I love to play cards, not just Spider Solitaire on my computer but real card games with real people and real cards in my hand. Rummy, Contract Rummy, Hearts, Spades, Euchre, Poker, War, Speed, Golf, Crazy 8s, Go Fish, Black Jack, Slap Jack... you name it. If it requires a deck of cards and it's a game you love that I've never played before, teach it to me. I love them all. I love sitting at a table full of people, watching and listening the rise and fall of conversation as we all shift from simply being social to concentrating on the game because, let's face it, we all want to win. I love keeping track of who played what, when, and where, and pride myself on my ability to predict what they will do next. I love winning and I love watching people win (card games draw out personality traits that people often hide in an average social encounter). I love the smell of the cards, the feel of them in my hand, and I love to shuffle them.

I started playing cards as a little kid. My parents had given me a deck and, like most children whose hands seem too small to hold a full deck, I shuffled by spreading the cards all out on the floor and swirling them around in a big pile. It didn't take long to learn that smearing the deck all over the floor, though it looked like I was mixing them up, wasn't an efficient way to break up the pairs or "matches" created in our last Go Fish round. Because of that, I decided to teach myself to shuffle properly -- like an adult.

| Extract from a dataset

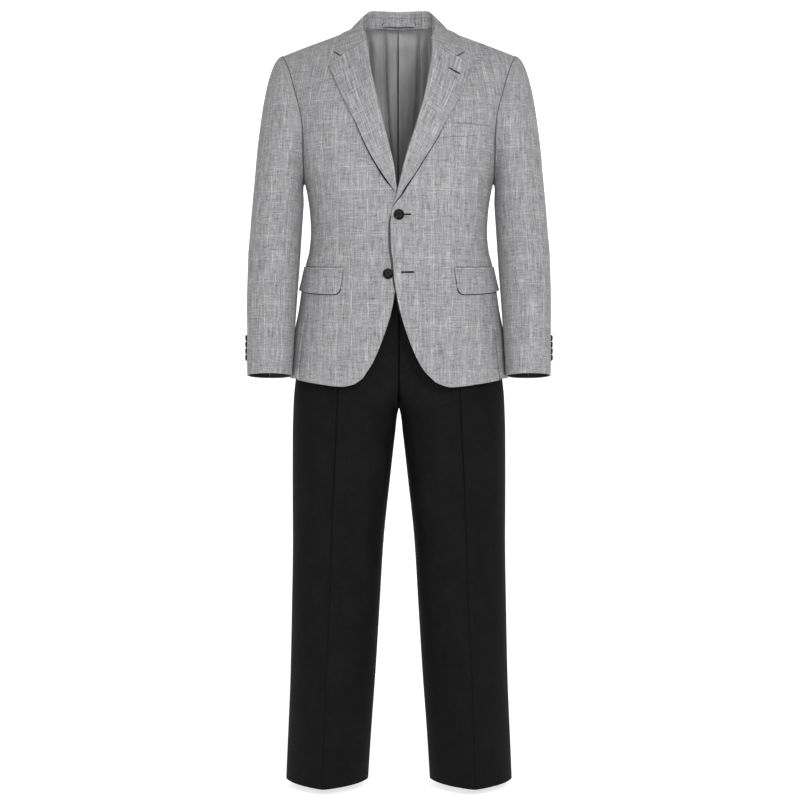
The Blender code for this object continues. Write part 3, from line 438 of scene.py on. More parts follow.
jacketFinish = {
    "dark": (0.095, 0.095, 0.099),
    "light": (0.640, 0.640, 0.650),
    "roughness": 0.88,
    "middle": 0.352,
    # Yarns: pattern across and along, its shift, where it sets in and is full, weight
    "yarns": [
        (430, 22, 0.0, 0.46, 0.74, 0.21), (30, 380, 7.7, 0.50, 0.74, 0.13),
        (410, 30, 3.1, 0.48, 0.74, -0.17), (50, 350, 1.9, 0.52, 0.74, -0.15),
    ],
    # Flecks and clouds: pattern across and along, its shift, roughness, weight
    "flecks": [
        (520, 260, 5.3, 0.65, 0.085), (22, 16, 2.2, 0.50, 0.020),
    ],
    # The check's lines: distance, then width and shift of the strong and the weak line
    "upright": (0.031, (0.0016, 0.0), (0.0012, 0.0042)),
    "level": (0.043, (0.0015, 0.007), (0.0011, 0.0112)),
    "weakLine": 0.7,
    "levelShare": 0.75,
    "check": 0.20,
    "bump": 0.0004,
}


# Light grey melange wool: uneven yarns both ways under a faint windowpane check
def jacketMaterial():
    n = Nodes("jacketWool")
    value, yarns = jacketFinish["middle"], []
    for across, along, shift, low, high, weight in jacketFinish["yarns"]:
        yarns.append(n.noise(n.grainMap(across, along, shift), 2.0, 0.6))
        value = n.math("MULTIPLY_ADD", n.remap(yarns[-1], low, high, 0, 1, True), weight, value)
    for across, along, shift, rough, weight in jacketFinish["flecks"]:
        fleck = n.noise(n.grainMap(across, along, shift), 2.0, rough)
        value = n.math("MULTIPLY_ADD", n.remap(fleck, 0.3, 0.7, -1, 1), weight, value)
    lines = []
    for axis, name in (("X", "upright"), ("Y", "level")):
        pitch, strong, weak = jacketFinish[name]
        place = n.part(n.grainMap(1, 1), axis)
        beside = n.math("MULTIPLY", n.lines(place, pitch, *weak), jacketFinish["weakLine"])
        lines.append(n.math("MAXIMUM", n.lines(place, pitch, *strong), beside))
    broken = n.remap(n.noise(n.grainMap(60, 60, 9.1), 2.0), 0.35, 0.62, 0.1, 1.0)
    level = n.math("MULTIPLY", lines[1], jacketFinish["levelShare"])
    check = n.math("MULTIPLY", n.math("MAXIMUM", lines[0], level), broken)
    value = n.math("MULTIPLY_ADD", check, jacketFinish["check"], value)
    n.paint(value, jacketFinish["dark"], jacketFinish["light"])
    n.bump(n.math("ADD", yarns[0], yarns[1]), jacketFinish["bump"], 0.7)
    n.set(Roughness=jacketFinish["roughness"], Specular_IOR_Level=0.2)
    n.set(Sheen_Weight=0.05, Sheen_Roughness=0.5)
    return n.material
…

I remember shutting myself in my room for hours with cards flying all over the place as I worked to teach myself "the bridge" of the shuffle. I remember impressing all the little neighborhood kids because I was the only one on the block that knew how to shuffle a deck like their dad. I remember teaching a couple of them how to do it too.

The shuffle is important. It's to be done fast, efficiently, and it doesn't hurt to have a little style while you're at it. And if you think about it, if you're a real card player, you want all of the previous cards in your hand and the hands of your opponents to get lost in the shuffle -- part of the silent thrill of the game is watching and waiting for what you need to turn up.

So as I was lying in my bed, feeling the burn in my stomach, thinking of all that I miss while I'm down for the count, and writhing in a bit of self-pity, I realized, as I saw my own hands shuffling the deck, it isn't about being lost in the shuffle (that stupid face in the crowd image), it's about playing the cards in my own game. It's about being fast and efficient, so I don't slow the game, and it's about shuffling the different aspects of my life around with style. And once I deal the cards for this round, I need to remember that each aspect has a place and purpose in my endeavor to come out on top. Sometimes I have a hand full of nothing but numbers, but I need the deuce through ten to complete the series. And I am the face card, the nobility of my own life. And the Ace In The Hole is my creativity. Like an unexpected jolt of inspiration, I'm sometimes lucky enough to hold all four aces in the first round of play, but most of the time I'm lucky if I have one. And when it comes to the days I've had lately, I need to remember that the Ace isn't really lost in the shuffle, it's always a part of the deck -- the thrill is in the watching and waiting, and sooner or later I'll draw the Ace into my hand.